### [What this task involves]
Search the material for the word "from" and report each line where it turns up.
◇ ◇ ◇ ◇ ◇
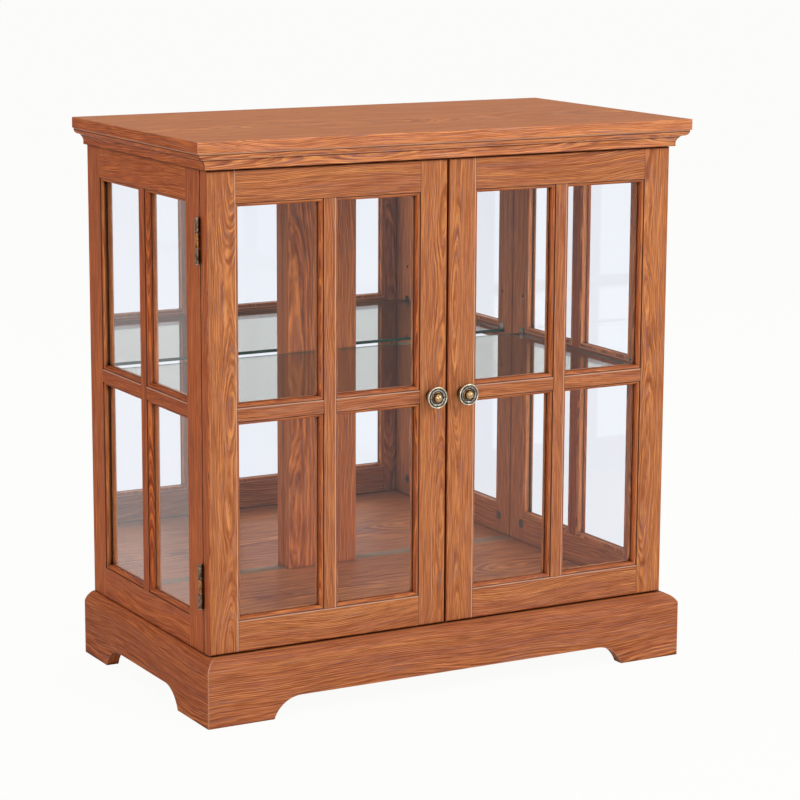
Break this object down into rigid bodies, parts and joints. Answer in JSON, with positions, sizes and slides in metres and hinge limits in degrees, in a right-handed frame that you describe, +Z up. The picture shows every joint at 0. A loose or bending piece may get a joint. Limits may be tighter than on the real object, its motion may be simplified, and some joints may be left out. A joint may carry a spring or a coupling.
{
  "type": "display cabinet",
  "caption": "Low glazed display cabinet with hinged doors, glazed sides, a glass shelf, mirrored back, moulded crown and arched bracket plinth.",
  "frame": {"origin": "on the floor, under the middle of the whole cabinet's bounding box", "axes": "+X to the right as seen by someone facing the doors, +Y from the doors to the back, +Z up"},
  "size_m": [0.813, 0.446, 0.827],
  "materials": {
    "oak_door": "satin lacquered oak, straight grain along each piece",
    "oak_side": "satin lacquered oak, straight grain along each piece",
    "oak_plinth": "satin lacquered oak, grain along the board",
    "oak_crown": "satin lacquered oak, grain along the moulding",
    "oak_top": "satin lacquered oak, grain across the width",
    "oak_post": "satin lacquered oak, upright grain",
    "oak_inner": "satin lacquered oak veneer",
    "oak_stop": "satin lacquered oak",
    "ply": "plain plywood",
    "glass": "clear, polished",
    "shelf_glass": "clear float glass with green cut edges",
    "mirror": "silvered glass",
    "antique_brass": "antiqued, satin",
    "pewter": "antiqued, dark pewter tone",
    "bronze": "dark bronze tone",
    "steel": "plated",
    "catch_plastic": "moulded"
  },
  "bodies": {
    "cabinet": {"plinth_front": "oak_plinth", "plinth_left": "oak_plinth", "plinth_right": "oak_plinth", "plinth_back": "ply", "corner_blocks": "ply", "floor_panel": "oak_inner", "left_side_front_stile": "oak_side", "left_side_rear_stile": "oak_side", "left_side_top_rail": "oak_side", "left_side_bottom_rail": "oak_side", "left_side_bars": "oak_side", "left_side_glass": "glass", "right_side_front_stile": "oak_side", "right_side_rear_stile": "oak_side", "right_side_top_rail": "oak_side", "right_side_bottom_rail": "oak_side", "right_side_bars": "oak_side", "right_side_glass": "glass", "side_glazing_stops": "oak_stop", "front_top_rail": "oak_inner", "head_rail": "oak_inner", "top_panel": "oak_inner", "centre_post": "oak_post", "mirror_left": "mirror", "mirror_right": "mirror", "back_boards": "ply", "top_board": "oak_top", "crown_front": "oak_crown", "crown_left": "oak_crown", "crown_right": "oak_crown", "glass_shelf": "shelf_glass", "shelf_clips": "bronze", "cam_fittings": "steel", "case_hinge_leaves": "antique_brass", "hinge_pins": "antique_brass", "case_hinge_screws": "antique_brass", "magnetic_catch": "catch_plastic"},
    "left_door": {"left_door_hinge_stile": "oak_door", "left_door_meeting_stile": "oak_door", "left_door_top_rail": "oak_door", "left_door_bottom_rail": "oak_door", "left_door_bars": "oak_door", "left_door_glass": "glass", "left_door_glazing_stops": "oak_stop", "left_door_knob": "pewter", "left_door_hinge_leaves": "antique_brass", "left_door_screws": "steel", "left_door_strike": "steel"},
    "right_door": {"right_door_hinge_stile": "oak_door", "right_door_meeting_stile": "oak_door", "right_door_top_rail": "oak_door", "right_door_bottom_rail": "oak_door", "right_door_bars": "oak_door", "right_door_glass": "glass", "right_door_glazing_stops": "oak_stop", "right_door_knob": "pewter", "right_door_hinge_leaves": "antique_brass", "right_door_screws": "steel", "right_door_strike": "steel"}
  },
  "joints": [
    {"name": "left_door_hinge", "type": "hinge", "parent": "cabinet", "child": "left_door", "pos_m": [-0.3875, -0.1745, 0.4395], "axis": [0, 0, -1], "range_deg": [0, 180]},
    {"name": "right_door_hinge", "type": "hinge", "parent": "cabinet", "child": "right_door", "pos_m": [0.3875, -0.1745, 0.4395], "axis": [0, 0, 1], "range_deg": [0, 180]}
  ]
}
◇ ◇ ◇ ◇ ◇
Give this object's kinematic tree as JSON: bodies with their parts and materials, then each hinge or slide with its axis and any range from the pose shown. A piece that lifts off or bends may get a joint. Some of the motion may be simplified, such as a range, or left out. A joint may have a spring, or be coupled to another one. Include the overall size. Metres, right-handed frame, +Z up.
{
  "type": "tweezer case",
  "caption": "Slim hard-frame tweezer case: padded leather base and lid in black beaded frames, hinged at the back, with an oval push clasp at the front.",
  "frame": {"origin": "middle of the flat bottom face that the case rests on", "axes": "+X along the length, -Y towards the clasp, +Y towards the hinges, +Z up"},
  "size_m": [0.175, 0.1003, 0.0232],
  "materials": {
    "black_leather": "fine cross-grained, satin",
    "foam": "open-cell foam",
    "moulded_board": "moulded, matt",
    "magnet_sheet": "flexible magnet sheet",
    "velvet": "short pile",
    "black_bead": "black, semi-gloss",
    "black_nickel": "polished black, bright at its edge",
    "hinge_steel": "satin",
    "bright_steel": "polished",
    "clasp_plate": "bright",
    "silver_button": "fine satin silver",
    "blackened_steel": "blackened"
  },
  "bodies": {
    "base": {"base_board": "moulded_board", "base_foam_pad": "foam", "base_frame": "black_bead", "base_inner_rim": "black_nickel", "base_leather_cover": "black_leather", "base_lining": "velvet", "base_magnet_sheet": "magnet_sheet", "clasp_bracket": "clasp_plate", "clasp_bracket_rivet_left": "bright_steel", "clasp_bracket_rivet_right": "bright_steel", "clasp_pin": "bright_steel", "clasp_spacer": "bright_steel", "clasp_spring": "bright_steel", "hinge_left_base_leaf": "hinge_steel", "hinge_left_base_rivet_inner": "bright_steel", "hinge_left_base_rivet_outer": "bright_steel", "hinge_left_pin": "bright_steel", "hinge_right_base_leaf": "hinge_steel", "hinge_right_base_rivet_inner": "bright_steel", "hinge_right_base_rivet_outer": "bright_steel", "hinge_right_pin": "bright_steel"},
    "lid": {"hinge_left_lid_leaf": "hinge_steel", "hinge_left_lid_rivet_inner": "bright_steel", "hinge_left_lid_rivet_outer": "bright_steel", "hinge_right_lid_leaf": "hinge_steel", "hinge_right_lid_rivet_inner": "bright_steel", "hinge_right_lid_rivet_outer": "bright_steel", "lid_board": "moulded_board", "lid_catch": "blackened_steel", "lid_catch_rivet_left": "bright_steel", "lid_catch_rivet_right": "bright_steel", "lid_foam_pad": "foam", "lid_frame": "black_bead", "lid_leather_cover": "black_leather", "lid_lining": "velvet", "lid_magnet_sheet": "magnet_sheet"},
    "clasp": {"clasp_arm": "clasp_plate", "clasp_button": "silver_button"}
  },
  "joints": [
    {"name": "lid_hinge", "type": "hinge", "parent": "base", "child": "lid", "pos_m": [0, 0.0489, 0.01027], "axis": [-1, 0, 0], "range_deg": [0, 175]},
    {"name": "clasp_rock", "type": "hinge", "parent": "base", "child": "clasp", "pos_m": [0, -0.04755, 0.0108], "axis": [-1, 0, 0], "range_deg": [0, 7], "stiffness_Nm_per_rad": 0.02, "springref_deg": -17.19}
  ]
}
◇ ◇ ◇ ◇ ◇
### [Response to this task]
  "frame": {"origin": "on the floor, under the middle of the whole cabinet's bounding box", "axes": "+X to the right as seen by someone facing the doors, +Y from the doors to the back, +Z up"},
Give this object's kinematic tree as JSON: bodies with their parts and materials, then each hinge or slide with its axis and any range from the pose shown. A piece that lifts off or bends may get a joint. Some of the motion may be simplified, such as a range, or left out. A joint may have a spring, or be coupled to another one. Include the overall size. Metres, right-handed frame, +Z up.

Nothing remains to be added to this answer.